If you've ever browsed through the menu of your preferred VOD platform, you may have noticed a lot of the movies are kind of similar. They're action movies, obviously made on the cheap, with low-grade CGI and plots that are strangely thin, almost as if cranked out on an assembly line. Many of them lately star Bruce Willis, John Cusack, or Nicholas Cage. Hunter Killer is like one of those films. Seeing it on the big screen is an odd experience, because nothing about it seems designed to be theatrical. In every way, it looks and feels like something slapped together for VOD in the hopes that viewers with a fetish for military equipment will drop six bucks to rent it.

The characters are one-dimensional stereotypes, the visual effects are unimpressive, and the storytelling is sloppy, utilizing an endless array of generic conflicts and generic plot points. Director Donovan Marsh doesn't display an ability to generate suspense, instead giving us random chaos and dull shots of submarines gliding through the water that do nothing to build tension. It should be noted that the subs sometimes do things that defy the laws of physics, which further undercuts any potential thrills the movie might have delivered.

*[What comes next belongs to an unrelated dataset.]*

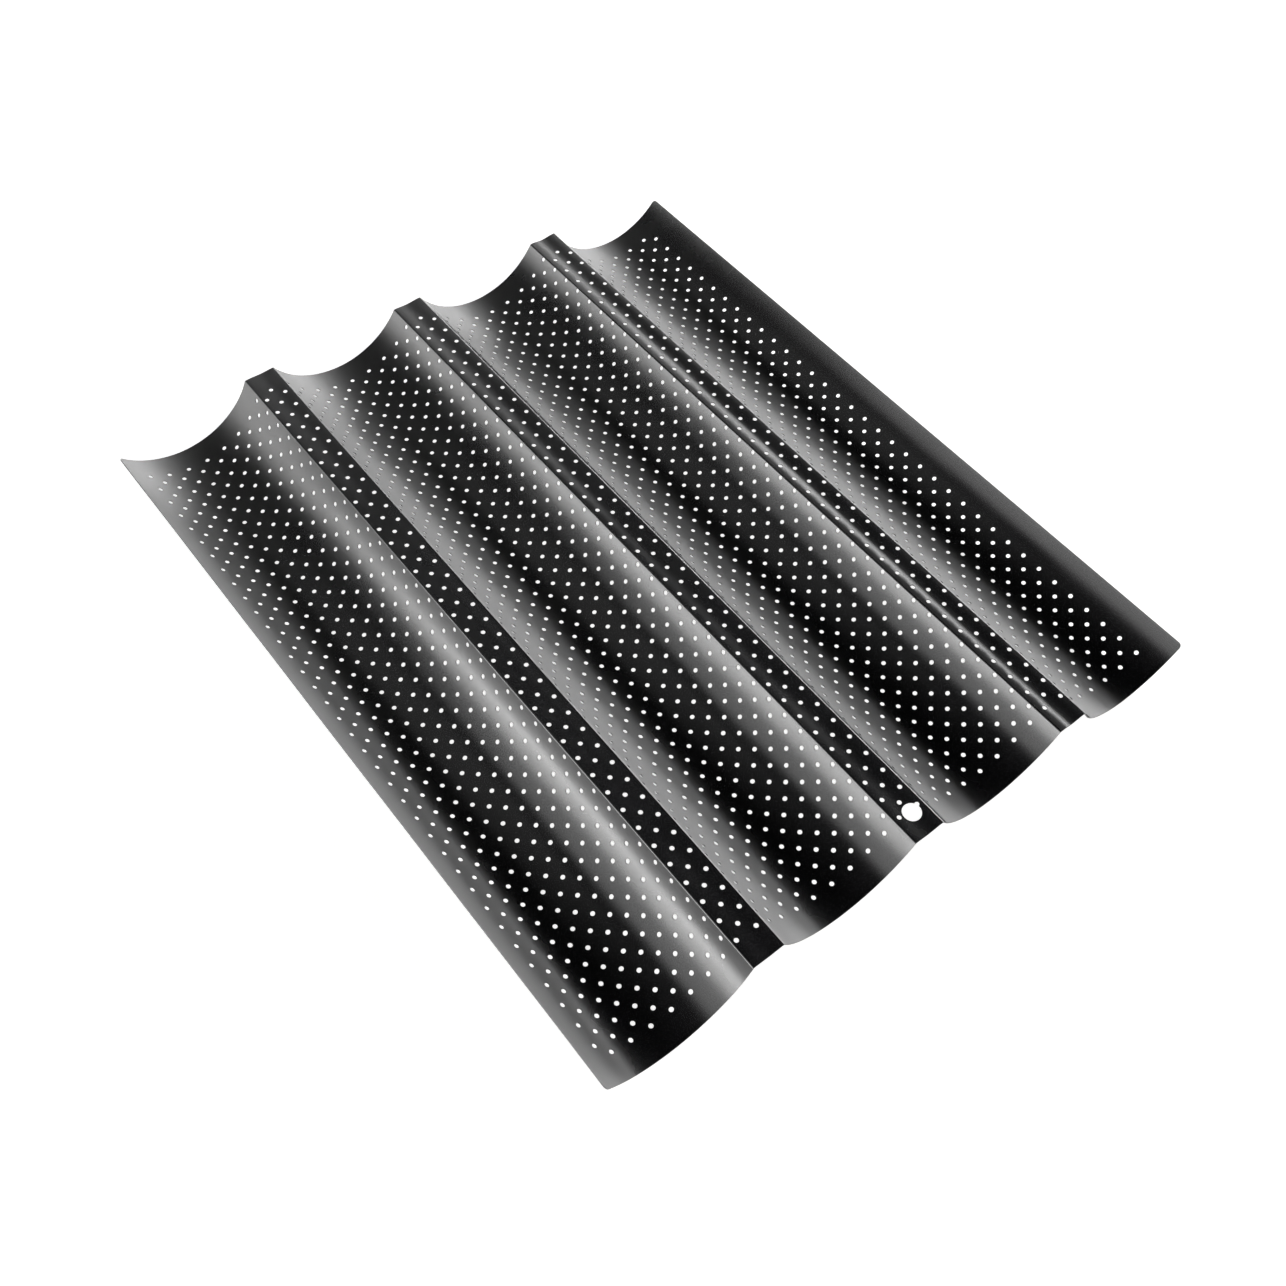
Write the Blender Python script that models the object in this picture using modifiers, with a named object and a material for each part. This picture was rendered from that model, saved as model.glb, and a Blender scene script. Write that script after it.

There's only so much you can do in a submarine-based action movie, and Hunter Killer does all of it. The sub tries to out-maneuver missiles. It takes on water at one point. There's a fire inside. We've seen it all before. There's action on land, too, in a subplot involving a group of Navy SEALs who are also part of the mission. Here again, all the film gives is your standard gunplay, plus two big explosions. Creativity is sorely lacking in this paint-by-numbers production.

"Lazy" would probably be the best adjective to describe Hunter Killer. Not even the performances have much spark. By refusing to provide viewers with anything original -- and by staging the overly-familiar elements in a routine manner -- the film quickly becomes an exercise in tedium that practically dares you to keep paying attention.

( out of four)

Hunter Killer is rated R for violence and some language. The running time is 2 hours and 1 minute.